Conversation is a powerful tool. Through conversation people can sway people towards good or wrong; it can persuade people to change their thinking; it can influence people to radically adjust their lives. We see this in our politicians and journalists, the memes of our social media and in the banter and conversation of the school, university or workplace. And there is no more powerful a moment, than when people begin engaging in conversation with Jesus, as Zac did in 33AD. Conversations with Jesus tipped people’s lives upside-down back then and they have the same effect today.

Several months ago, one of our 10am congregation members, Ian, began a conversation with Jesus as he began reading the gospel of Luke. Ian began with some cynicism – demanding that sound evidences were needed in order to back up the claims of Jesus. He was amazed that this guy Luke, who interviewed many eyewitnesses, could verify these stories as facts. The more he read of Jesus – the more he came to understand that Jesus was not just a magician and wise man of that age, but that he was God and that he really came to save. We praise God that Jesus has had such an impact on Ian’s life.

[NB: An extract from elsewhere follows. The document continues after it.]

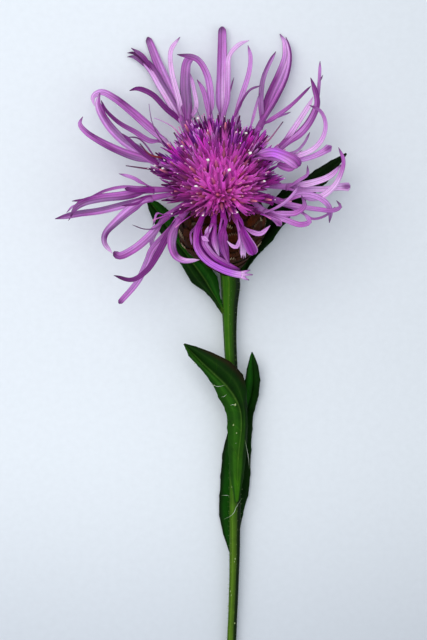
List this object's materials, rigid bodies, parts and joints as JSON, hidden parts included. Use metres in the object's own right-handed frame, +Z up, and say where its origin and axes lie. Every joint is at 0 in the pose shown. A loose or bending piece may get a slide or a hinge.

As we enter into a time of heightened evangelistic activity here at church it is worth us stopping to reflect on what we are hoping to encourage our not-yet Christian family, friends and neighbours to do. We aren’t trying to dazzle them with fine sounding arguments or convince them with philosophical rhetoric – they don’t want this anyway. Instead, we hope to engage people in a conversation with Jesus, the creator of all things and the one who came to save them.

Who might you help to engage in a conversation with Jesus?